What is needed –
Note each line of the listing that contains the string "joints", and copy it.

-- Begin Data in this exercise --

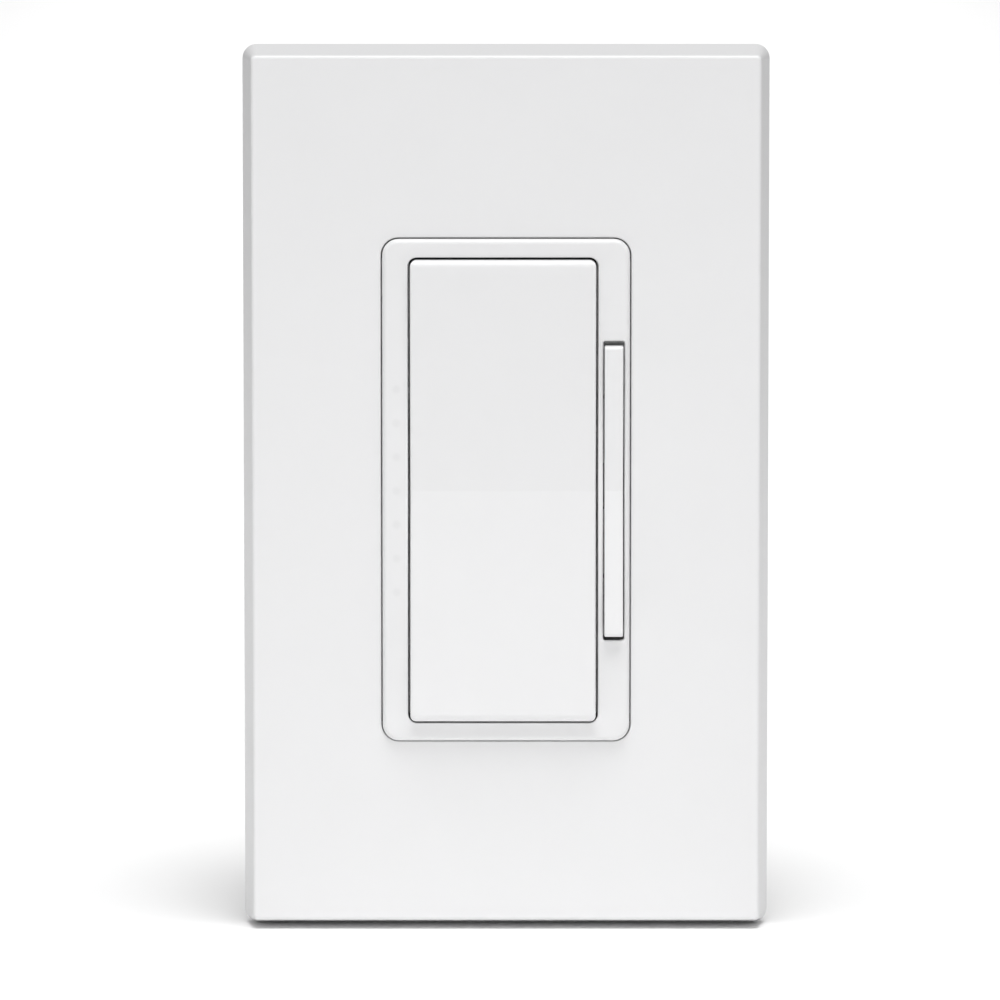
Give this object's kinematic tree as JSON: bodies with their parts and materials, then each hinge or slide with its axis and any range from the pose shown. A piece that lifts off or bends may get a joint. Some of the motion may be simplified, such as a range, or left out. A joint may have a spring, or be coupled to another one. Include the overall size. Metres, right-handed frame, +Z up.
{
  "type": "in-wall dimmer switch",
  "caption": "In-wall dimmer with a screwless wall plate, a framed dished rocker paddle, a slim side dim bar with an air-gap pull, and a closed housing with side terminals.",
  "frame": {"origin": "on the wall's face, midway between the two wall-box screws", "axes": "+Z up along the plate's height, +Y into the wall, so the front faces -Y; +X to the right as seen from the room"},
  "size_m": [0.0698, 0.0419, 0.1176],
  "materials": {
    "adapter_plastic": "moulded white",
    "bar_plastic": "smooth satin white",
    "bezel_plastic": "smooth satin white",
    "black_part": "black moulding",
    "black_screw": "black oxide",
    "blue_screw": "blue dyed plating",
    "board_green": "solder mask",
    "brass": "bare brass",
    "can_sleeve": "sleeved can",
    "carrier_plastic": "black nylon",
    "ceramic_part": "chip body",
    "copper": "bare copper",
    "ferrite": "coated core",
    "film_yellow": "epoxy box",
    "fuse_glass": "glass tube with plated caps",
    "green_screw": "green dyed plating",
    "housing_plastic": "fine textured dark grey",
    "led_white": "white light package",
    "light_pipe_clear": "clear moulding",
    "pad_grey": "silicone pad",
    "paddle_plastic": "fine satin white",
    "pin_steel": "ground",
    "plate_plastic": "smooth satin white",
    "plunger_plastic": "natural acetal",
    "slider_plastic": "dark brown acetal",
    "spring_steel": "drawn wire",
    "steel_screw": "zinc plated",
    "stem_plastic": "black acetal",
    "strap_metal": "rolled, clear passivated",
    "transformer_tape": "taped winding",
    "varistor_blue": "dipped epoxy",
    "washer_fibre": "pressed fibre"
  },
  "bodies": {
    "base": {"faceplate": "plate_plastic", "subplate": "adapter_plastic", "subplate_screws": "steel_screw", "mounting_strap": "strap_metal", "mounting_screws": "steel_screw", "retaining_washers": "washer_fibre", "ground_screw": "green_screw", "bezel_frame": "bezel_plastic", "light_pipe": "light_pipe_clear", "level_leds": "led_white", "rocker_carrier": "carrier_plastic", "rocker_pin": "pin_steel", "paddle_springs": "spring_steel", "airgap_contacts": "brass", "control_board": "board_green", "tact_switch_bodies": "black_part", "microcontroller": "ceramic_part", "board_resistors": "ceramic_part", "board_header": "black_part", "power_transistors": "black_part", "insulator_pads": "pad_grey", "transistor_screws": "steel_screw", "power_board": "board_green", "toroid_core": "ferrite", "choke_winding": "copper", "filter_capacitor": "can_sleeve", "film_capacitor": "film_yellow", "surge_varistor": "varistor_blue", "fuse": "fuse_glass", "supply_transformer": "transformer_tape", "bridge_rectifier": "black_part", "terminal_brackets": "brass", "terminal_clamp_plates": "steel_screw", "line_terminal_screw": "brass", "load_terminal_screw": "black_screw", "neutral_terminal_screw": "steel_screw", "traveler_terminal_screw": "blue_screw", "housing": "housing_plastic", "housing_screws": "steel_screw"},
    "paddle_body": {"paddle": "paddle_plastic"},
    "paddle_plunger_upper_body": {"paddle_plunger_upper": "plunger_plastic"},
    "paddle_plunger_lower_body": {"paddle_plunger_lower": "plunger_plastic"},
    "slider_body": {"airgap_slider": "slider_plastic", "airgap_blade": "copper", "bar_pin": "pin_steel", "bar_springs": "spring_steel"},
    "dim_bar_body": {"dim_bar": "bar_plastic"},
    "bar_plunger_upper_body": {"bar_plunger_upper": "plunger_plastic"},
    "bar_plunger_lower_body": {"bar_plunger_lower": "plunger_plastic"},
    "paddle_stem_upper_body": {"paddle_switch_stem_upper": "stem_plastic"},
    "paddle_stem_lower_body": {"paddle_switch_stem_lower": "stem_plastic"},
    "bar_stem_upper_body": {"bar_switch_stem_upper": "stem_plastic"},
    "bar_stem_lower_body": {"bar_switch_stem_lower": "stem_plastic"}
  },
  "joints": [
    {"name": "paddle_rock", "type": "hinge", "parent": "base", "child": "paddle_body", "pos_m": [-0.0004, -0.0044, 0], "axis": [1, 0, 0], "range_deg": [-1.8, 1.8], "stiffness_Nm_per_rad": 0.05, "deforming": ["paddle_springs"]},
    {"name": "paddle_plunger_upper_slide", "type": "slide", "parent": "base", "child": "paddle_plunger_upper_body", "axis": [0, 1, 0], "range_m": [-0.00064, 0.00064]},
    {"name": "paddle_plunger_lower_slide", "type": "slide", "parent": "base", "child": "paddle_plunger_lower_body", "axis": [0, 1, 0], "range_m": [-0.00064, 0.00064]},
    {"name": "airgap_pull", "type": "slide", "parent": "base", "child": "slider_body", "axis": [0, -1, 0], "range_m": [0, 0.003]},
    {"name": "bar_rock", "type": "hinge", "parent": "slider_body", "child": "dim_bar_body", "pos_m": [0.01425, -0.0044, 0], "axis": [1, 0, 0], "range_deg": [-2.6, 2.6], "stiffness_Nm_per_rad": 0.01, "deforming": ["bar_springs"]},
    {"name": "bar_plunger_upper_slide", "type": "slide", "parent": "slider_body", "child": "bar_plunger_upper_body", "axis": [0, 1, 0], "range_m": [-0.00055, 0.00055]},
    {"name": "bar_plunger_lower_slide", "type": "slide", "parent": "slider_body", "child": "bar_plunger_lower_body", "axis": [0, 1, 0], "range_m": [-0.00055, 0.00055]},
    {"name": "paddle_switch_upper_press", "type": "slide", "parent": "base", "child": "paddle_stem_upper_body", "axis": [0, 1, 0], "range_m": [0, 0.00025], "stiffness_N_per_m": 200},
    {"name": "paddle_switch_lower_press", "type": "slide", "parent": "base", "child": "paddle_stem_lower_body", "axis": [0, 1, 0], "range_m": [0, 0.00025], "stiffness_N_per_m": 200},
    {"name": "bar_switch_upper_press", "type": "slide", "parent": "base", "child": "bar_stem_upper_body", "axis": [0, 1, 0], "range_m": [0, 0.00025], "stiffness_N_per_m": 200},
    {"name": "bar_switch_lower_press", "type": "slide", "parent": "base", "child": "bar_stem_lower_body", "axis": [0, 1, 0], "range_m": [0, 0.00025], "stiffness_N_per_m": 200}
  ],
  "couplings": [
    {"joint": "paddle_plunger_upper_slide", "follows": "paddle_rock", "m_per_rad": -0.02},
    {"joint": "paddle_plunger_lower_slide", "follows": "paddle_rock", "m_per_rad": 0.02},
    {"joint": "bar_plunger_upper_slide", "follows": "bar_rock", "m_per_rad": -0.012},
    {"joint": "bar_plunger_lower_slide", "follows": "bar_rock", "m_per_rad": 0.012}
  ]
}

-- End Data in this exercise --
-- Begin Data in this exercise --

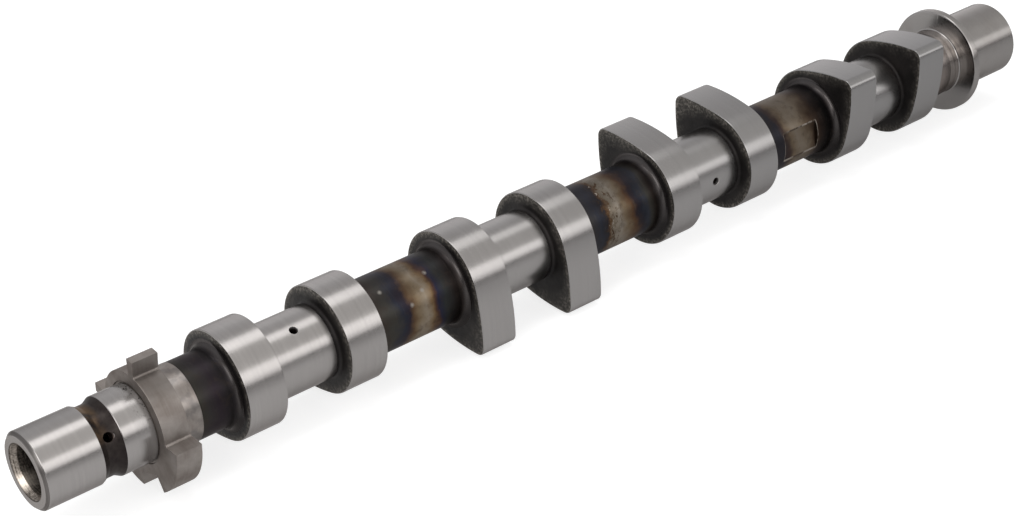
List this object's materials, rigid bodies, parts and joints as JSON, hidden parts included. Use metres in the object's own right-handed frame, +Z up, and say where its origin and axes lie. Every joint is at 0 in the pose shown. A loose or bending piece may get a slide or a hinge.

-- End Data in this exercise --
-- Begin Data in this exercise --

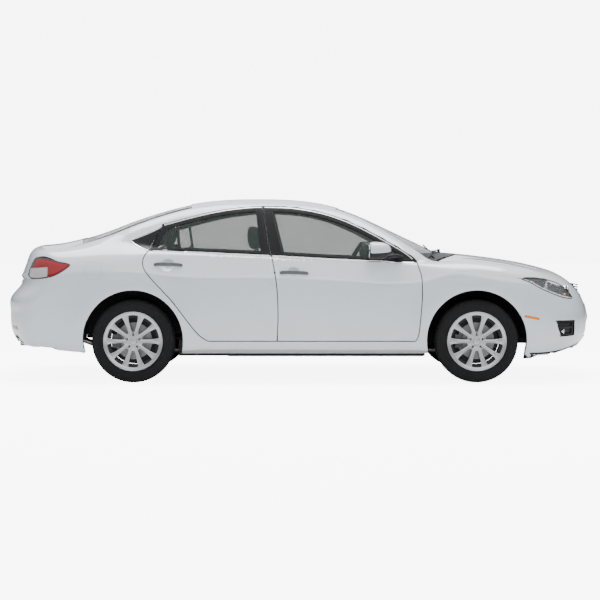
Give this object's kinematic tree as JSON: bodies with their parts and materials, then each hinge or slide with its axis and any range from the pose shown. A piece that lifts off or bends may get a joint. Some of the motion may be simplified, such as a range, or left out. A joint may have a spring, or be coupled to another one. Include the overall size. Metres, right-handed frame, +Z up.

-- End Data in this exercise --

Response –
  "joints": [
List this object's materials, rigid bodies, parts and joints as JSON, hidden parts included. Use metres in the object's own right-handed frame, +Z up, and say where its origin and axes lie. Every joint is at 0 in the pose shown. A loose or bending piece may get a slide or a hinge.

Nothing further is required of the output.